MARSHALL - When he was at Southwest State University, theater professor Charles Autry put his all into his costume designs.

"For the Bride," which features the late Autry's pastel drawings of historical wedding dresses from the 1400s through the 1920s, along with several vintage wedding dresses, will be on display at the Marshall Area Fine Arts Center.

Dr. William Hezlep, professor emeritus of theater at SMSU, was a longtime friend and colleague of Autry's. Hezlep said like most of the theater faculty back in the late 1960s and early 1970s, Autry was a theater professional.

"He was probably my best friend," Hezlep said. Autry taught at the college from 1970 to 1991.

The theater faculty would come together to put on a show, Hezlep said, from the set design to Autry's costuming.

"It was very collaborative in those days," Hezlep said.

Hezlep said Autry would sit down and sketch out costumes, then bring out swatches before he created the costume itself. Autry was very selective, Hezlep added.

"When we did a play, he did research - get the different concepts of how a production was done," Hezlep said. "His final drawings were truly works of art."

Hezlep remembered some of the designs Autry did for "Vivat! Vivat! Regina," a play about Mary, Queen of Scots, during the 1973-1974 theater season at the college; how Autry paid special attention to the costumes.

"He would spend the time on them (costume sketches)," Hezlep said.

Autry would then give some of his sketches to kids. Hezlep said his own children even received costume sketches when the college did "Peter Pan" back in the 1971-1972 season.

"He was like a member of our family," Hezlep said.

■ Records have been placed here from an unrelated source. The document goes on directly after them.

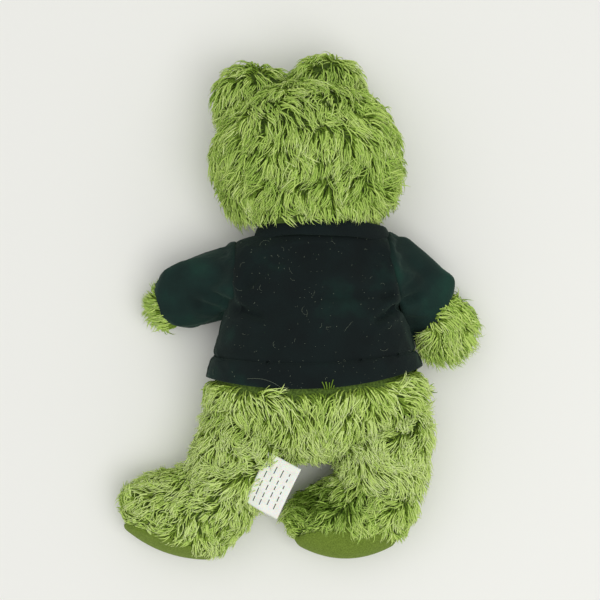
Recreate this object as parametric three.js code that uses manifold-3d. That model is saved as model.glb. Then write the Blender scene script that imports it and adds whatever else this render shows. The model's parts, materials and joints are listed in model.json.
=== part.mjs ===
// A shaggy stuffed frog in a felt sweatshirt, lying on its belly with its back upward.
// Millimetres. +Z is up, away from the belly; +Y runs from the feet to the crown of the head.
// The origin is the middle of the flat belly, on the surface that the toy rests on.
// "left" is the toy's own left, which is -X while it lies face down.
import * as THREE from 'three';
import { mergeVertices } from 'three/addons/utils/BufferGeometryUtils.js';
import Module from 'manifold-3d';

// Driving dimensions
const GAP = 0.35;                  // clearance between separate pieces
const PLUSH = 3.6;                 // shaggy plush, backing and the pressed foot of its pile
const FELT = 1.5;                  // sweatshirt felt
const SIDES = 18;                  // facets round the trunk and the head
const LIMB_SIDES = 14;             // facets round an arm or a leg
const BALL_SIDES = 14;             // facets round a ball, a mound or a foot
const CAP_STEPS = 3;               // facets along each rounded limb end
const SEAM_Z = 31;                 // height of the side seams of trunk, head and shirt
const TRUNK_X = 8.5;               // the trunk lies a little to the right of the belly mount
const BELLY_Z = 2.2;               // trunk plush above the felt that it lies on

// Oval outlines from the head end down: place on the spine, half width, half depth, height of the middle
const TORSO = [
  [31, 27, 18, 31], [27, 33, 22, 31], [16, 36, 25, 31], [0, 37, 27, 31], [-16, 42, 30, 31],
  [-32, 48, 32, 31], [-45, 52, 32, 31], [-54, 45, 31, 31], [-66, 22, 24, 29], [-73, 9, 12, 28],
];
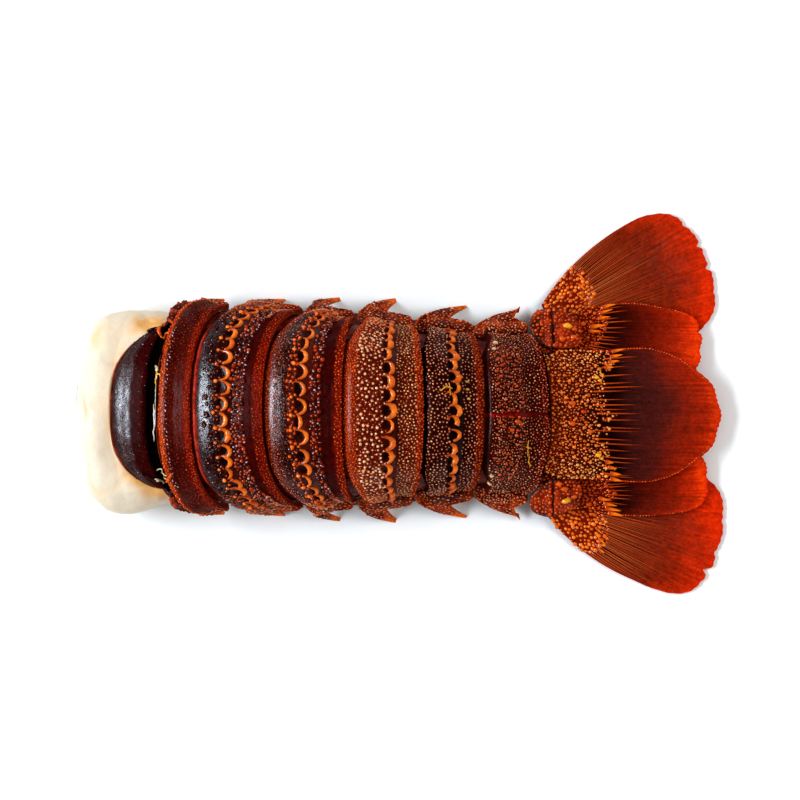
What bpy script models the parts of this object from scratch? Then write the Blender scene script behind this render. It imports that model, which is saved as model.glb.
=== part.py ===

Hezlep said Autry was a "dependable, creative" individual.

"He's the special kind of guy you don't run into very often," Hezlep said. "He was just a super guy, a delightful actor."

But Autry was beyond a costume designer, Hezlep said, he was an artist. Autry also served in the Marines during the Korean conflict.

"He was quite a storyteller, well-read," Hezlep said.

Autry retired from SSU and moved to Minneapolis. In 1983 and 1984, he created the drawings that are featured in the exhibit for Bridals, LTD in Burnsville.

"He did some film work, did some design," Hezlep said.

When the bridal shop had closed a few years ago, the plates were sent to Sheila Tabaka, SMSU theater professor and costume designer.

"He was a multi-faceted individual," Hezlep said of his friend. "He loved the theater and enjoyed life. He was a very giving man."